Model Evaluation

Map > Problem Definition > Data Preparation > Data Exploration > Modeling > Evaluation > Deployment

Model Evaluation - Classification

Confusion Matrix

A confusion matrix shows the number of correct and incorrect predictions made by the classification model compared to the actual outcomes (target value) in the data. The matrix is NxN, where N is the number of target values (classes). Performance of such models is commonly evaluated using the data in the matrix. The following table displays a 2x2 confusion matrix for two classes (Positive and Negative).

Confusion Matrix		Target
Confusion Matrix		Positive	Negative
Model	Positive	a	b	Positive Predictive Value	a/(a+b)
Model	Negative	c	d	Negative Predictive Value	d/(c+d)
		Sensitivity	Specificity	Accuracy = (a+d)/(a+b+c+d)
		a/(a+c)	d/(b+d)	Accuracy = (a+d)/(a+b+c+d)

Accuracy : the proportion of the total number of predictions that were correct.
Positive Predictive Value or Precision : the proportion of positive cases that were correctly identified.
Negative Predictive Value : the proportion of negative cases that were correctly identified.
Sensitivity or Recall : the proportion of actual positive cases which are correctly identified.
Specificity : the proportion of actual negative cases which are correctly identified.

Example:

Confusion Matrix		Target
Confusion Matrix		Positive	Negative
Model	Positive	70	20	Positive Predictive Value	0.78
Model	Negative	30	80	Negative Predictive Value	0.73
		Sensitivity	Specificity	Accuracy = 0.75
		0.70	0.80	Accuracy = 0.75

Gain and Lift Charts

Gain or lift is a measure of the effectiveness of a classification model calculated as the ratio between the results obtained with and without the model. Gain and lift charts are visual aids for evaluating performance of classification models. However, in contrast to the confusion matrix that evaluates models on the whole population gain or lift chart evaluates model performance in a portion of the population.

Example:

Gain Chart

Lift Chart

The lift chart shows how much more likely we are to receive positive responses than if we contact a random sample of customers. For example, by contacting only 10% of customers based on the predictive model we will reach 3 times as many respondents, as if we use no model.

K-S Chart

K-S or Kolmogorov-Smirnov chart measures performance of classification models. More accurately, K-S is a measure of the degree of separation between the positive and negative distributions. The K-S is 100 if the scores partition the population into two separate groups in which one group contains all the positives and the other all the negatives. On the other hand, If the model cannot differentiate between positives and negatives, then it is as if the model selects cases randomly from the population. The K-S would be 0. In most classification models the K-S will fall between 0 and 100, and that the higher the value the better the model is at separating the positive from negative cases.

Example:

The following example shows the results from a classification model. The model assigns a score between 0-1000 to each positive (Target) and negative (Non-Target) outcome.

ROC Chart

The ROC chart is similar to the gain or lift charts in that they provide a means of comparison between classification models. The ROC chart shows false positive rate (1-specificity) on X-axis, the probability of target=1 when its true value is 0, against true positive rate (sensitivity) on Y-axis, the probability of target=1 when its true value is 1. Ideally, the curve will climb quickly toward the top-left meaning the model correctly predicted the cases. The diagonal red line is for a random model (ROC101).
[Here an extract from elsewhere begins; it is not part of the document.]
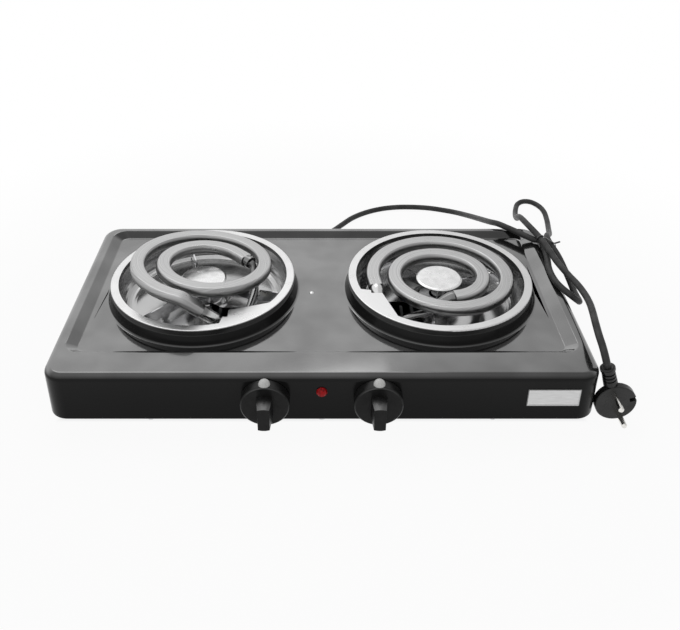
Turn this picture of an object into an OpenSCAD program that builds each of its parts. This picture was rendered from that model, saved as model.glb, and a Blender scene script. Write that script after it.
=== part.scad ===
/* [Body] */
// Width of the pressed body, left to right
body_w = 480; // [440:5:540]
// Depth of the pressed body, front panel to back panel
body_d = 255; // [240:5:290]
// Height of the pressed body, lower edge to rim
body_h = 48; // [44:1:60]
// Plan radius of the four upright corners
corner_r = 18; // [14:1:24]
// Radius rolled along the top edge
edge_r = 5; // [3:0.5:7]
// Thickness of the pressed steel
sheet = 1; // [0.8:0.1:1.2]
// Width of the in-turned flange along the lower edge
flange_w = 10; // [8:1:13]
// Height of the rubber feet under the base plate
foot_h = 6; // [4:0.5:12]
// Radius of a rubber foot
foot_r = 10; // [8:0.5:14]
// Distance of each foot from the body's sides
foot_inset = 34; // [28:1:50]

/* [Deck] */
// Flat rim in front of the sunken deck
rim_front = 35; // [30:1:45]
// Flat rim at each side of the deck
rim_side = 15; // [12:1:22]
// Flat rim behind the deck
rim_back = 9.5; // [8:0.5:14]
// Depth of the deck below the rim
deck_drop = 6; // [4:0.5:8]
// Plan radius of the deck's corners, at the rim
deck_corner_r = 12; // [9:1:18]

/* [Burners] */
// Distance between the two burner centres
burner_pitch = 234; // [222:2:250]
// Distance of the burner centres behind the body's centre
burner_back = 13; // [8:1:16]
// Radius of the round opening in each raised collar
opening_r = 86; // [84.5:0.5:87]
// Width of the collar's sloping wall and top, outside the opening
collar_w = 6.5; // [6:0.5:9]
// Height of the collar above the deck
collar_h = 10.5; // [8:0.5:14]
// Outer radius of the trim ring
ring_r = 90.3; // [89.6:0.1:91.5]
// Width of the trim ring's flat top
ring_face = 7.8; // [7:0.1:8.6]
// Height of the trim ring above the collar
ring_h = 5.5; // [4.5:0.5:8]
// Depth of the drip bowl below the collar
bowl_depth = 22.1; // [20:0.1:24]
// Thickness of the drip bowl
bowl_t = 0.8; // [0.6:0.1:1]

/* [Heating coils] */
// Width of the flattened coil tube
coil_w = 14.5; // [12:0.5:15]
// Height of the flat top above the tube's middle
coil_flat = 4.7; // [3.5:0.1:5.5]
// Height of the coil's flat top above the trim ring
coil_proud = 2.5; // [2:0.1:6]
// Height that the left coil stands above its resting level
left_lift = 14.5; // [12:0.5:18]
// Tilt of the left coil about an axis that runs back to the left
left_tilt = 7.5; // [6:0.5:8]
// Diameter of the bright sleeve at each end of the coil
sleeve_d = 12; // [9:0.5:12]
// Diameter of the unheated leg below the sleeve
leg_d = 8; // [6:0.5:8]

/* [Spiders and discs] */
// Thickness of a spider arm
arm_t = 1.5; // [1:0.1:2.5]
// Distance from the spider's middle to the end of an arm
arm_len = 76; // [70:1:77]
// Radius of the round foot on each arm
lobe_r = 5; // [4:0.5:6]
// Distance of the round feet from the middle
lobe_at = 50.5; // [46:0.5:54]
// Radius of the disc in the middle of the coil
disc_r = 22.5; // [18:0.5:23.5]
// Height of the disc above the spider
disc_h = 7.3; // [6:0.1:9]

/* [Controls] */
// Distance between the two knobs
knob_pitch = 97; // [90:1:160]
// Height of the knob axes above the body's lower edge
knob_up = 24; // [22.5:0.5:25.5]
// Radius of the knob's round dial
dial_r = 21; // [19:0.5:22]
// Thickness of the dial
dial_t = 10; // [9:0.5:12]
// How far the grip stands out of the dial
grip_t = 17; // [12:0.5:20]
// Length of the grip bar
grip_len = 23; // [20:0.5:30]
// Width of the grip bar at the dial
grip_root = 14; // [12:0.5:16]
// Width of the grip bar at its front
grip_tip = 10; // [8:0.5:11]
// Gap between the dial and the front panel
knob_gap = 0.8; // [0.5:0.1:1.5]
// Diameter of the thermostat spindle
spindle_d = 6; // [5:0.1:6.5]
// Running clearance around the spindle, on the radius
spindle_clear = 0.05; // [0.02:0.01:0.09]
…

Area Under the Curve (AUC)

Area under ROC curve is often used as a measure of quality of the classification models. A random classifier has an area under the curve of 0.5, while AUC for a perfect classifier is equal to 1. In practice, most of the classification models have an AUC between 0.5 and 1.

An area under the ROC curve of 0.8, for example, means that a randomly selected case from the group with the target equals 1 has a score larger than that for a randomly chosen case from the group with the target equals 0 in 80% of the time. When a classifier cannot distinguish between the two groups, the area will be equal to 0.5 (the ROC curve will coincide with the diagonal). When there is a perfect separation of the two groups, i.e., no overlapping of the distributions, the area under the ROC curve reaches to 1 (the ROC curve will reach the upper left corner of the plot).